The web-native tools need to grow better and better features for managing, say 150 distinct web pages as parts of a single, cozy, cohesive unit that can be manipulated with the same ease that, say, a 300 page word processor document can be re-arranged, search/replaced, re-formatted, change-barred etc. The web-native tools need to take cognizance of the fact that there are times when printing 300 pages worth of web content and binding it makes sense.



The missing piece, as I have said, is the concept of a 'collection of small documents that can be edited/browsed/searched as a unit'. Currently, this space is occupied by so-called web content management systems. The lack of a simple way to manage collections is what created the need to such management systems in the first place.



Some thing will come from left-field to fill this need. It could sprout from the HHP format used in Microsoft CHM[1], or from ATOM collections[2] or from WebDav collections[3] or from OPML[4] or from JavaHelp HelpSets[5]. There are no shortage of contenders.

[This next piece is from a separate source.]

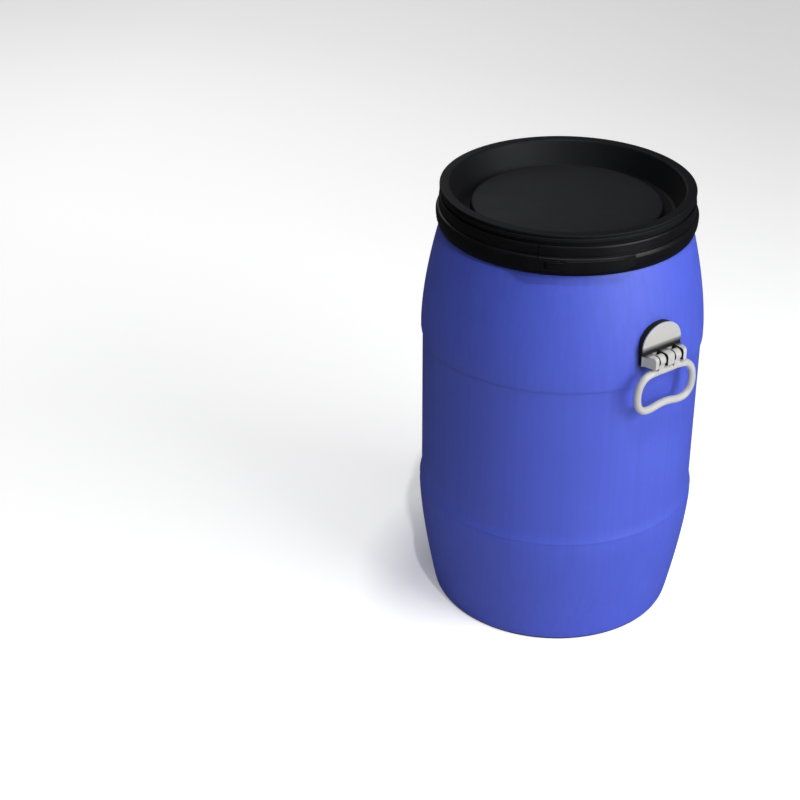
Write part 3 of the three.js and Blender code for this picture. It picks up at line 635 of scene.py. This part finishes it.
def body_outline():
    """The wall's section, as corners of (radius, height, rounding)."""
    standing = FOOT_R - FOOT_ROUND
    inner = standing - FOOT_RING
    foot = [(0, PUSH_UP, 0), (inner - FOOT_SLOPE, PUSH_UP, 12), (inner, 0, 5), (standing + 2, 0, 4)]
    side = [(FOOT_R + 0.9, 6, 6)]
    side += [(barrel_radius(z), z, 0) for z in spread(14, BELLY_Z, 26)]
    side += [
        (BELLY_R - RIDGE_LIP, LOWER_RIDGE_Z - 5, 3),
        (BELLY_R - RIDGE_LIP, LOWER_RIDGE_Z - 0.8, 0.4),
        (BELLY_R, LOWER_RIDGE_Z, 0.6),
    ]
    flare_end = LOWER_RIDGE_Z + RIDGE_FLARE
    side += [(flared_radius(z), z, 0) for z in spread(LOWER_RIDGE_Z + 3, flare_end, 8)]
    side += [(MIDDLE_R, z, 0) for z in spread(flare_end + 8, UPPER_RIDGE_Z - 12, 12)]
    side += [
        (MIDDLE_R + 0.8, UPPER_RIDGE_Z - 3.5, 4),
        (SHOULDER_R - 0.5, UPPER_RIDGE_Z - 0.4, 1),
        (SHOULDER_R, UPPER_RIDGE_Z + 3, 3),
    ]
    side += [(barrel_radius(z), z, 0) for z in spread(SHOULDER_START_Z, SHOULDER_END_Z - 3, 26)]
    neck = [
        (SHOULDER_END_R, SHOULDER_END_Z, 3),
        (BEAD_R, SHOULDER_END_Z + 5, 3),
        (NECK_R, SHOULDER_END_Z + 9, 3),
        (NECK_R, BEAD_Z - BEAD_HALF_H - 2, 3),
        (BEAD_R, BEAD_Z - BEAD_HALF_H + 1, 2.5),
        (BEAD_R, BEAD_Z + BEAD_HALF_H - 1, 2.5),
        (NECK_R, BEAD_Z + BEAD_HALF_H + 2, 3),
        (NECK_R, LIP_Z, 1.6),
        (NECK_INNER_R, LIP_Z, 1.6),
        (NECK_INNER_R, SHOULDER_END_Z + 7, 12),
    ]
    shoulder = spread(SHOULDER_END_Z - 12, SHOULDER_START_Z, 16)
    inside = [(barrel_radius(z) - WALL, z, 0) for z in shoulder]
    inside += [(MIDDLE_R - WALL, UPPER_RIDGE_Z - 3, 4), (MIDDLE_R - WALL, LOWER_RIDGE_Z + 3, 4)]
    inside += [(barrel_radius(z) - WALL, z, 0) for z in spread(BELLY_Z, 30, 16)]
    floor = [(FOOT_R - WALL - 2, PUSH_UP + WALL, 12), (0, PUSH_UP + WALL, 0)]
    return filleted(foot + side + neck + inside + floor)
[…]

From the word-processor side comes two other possibilities: the layout structure used in the Zip file formats of both ODF[6] and OOXML[7]...




It will be an interesting race but one that, for my own selfish reasons, I hope results in a winner sooner rather than later.




[1] http://en.wikipedia.org/wiki/Microsoft_Compiled_HTML_Help


[2] http://bitworking.org/projects/atom/draft-ietf-atompub-protocol-03.html


[3] http://www.ics.uci.edu/~ejw/authoring/props/draft-hopmann-collection-props-00.txt


[4] http://www.opml.org/


[5] http://java.sun.com/products/javahelp/


[6] http://www.sutor.com/newsite/blog-open/?p=995


[7] http://en.wikipedia.org/wiki/Office_Open_XML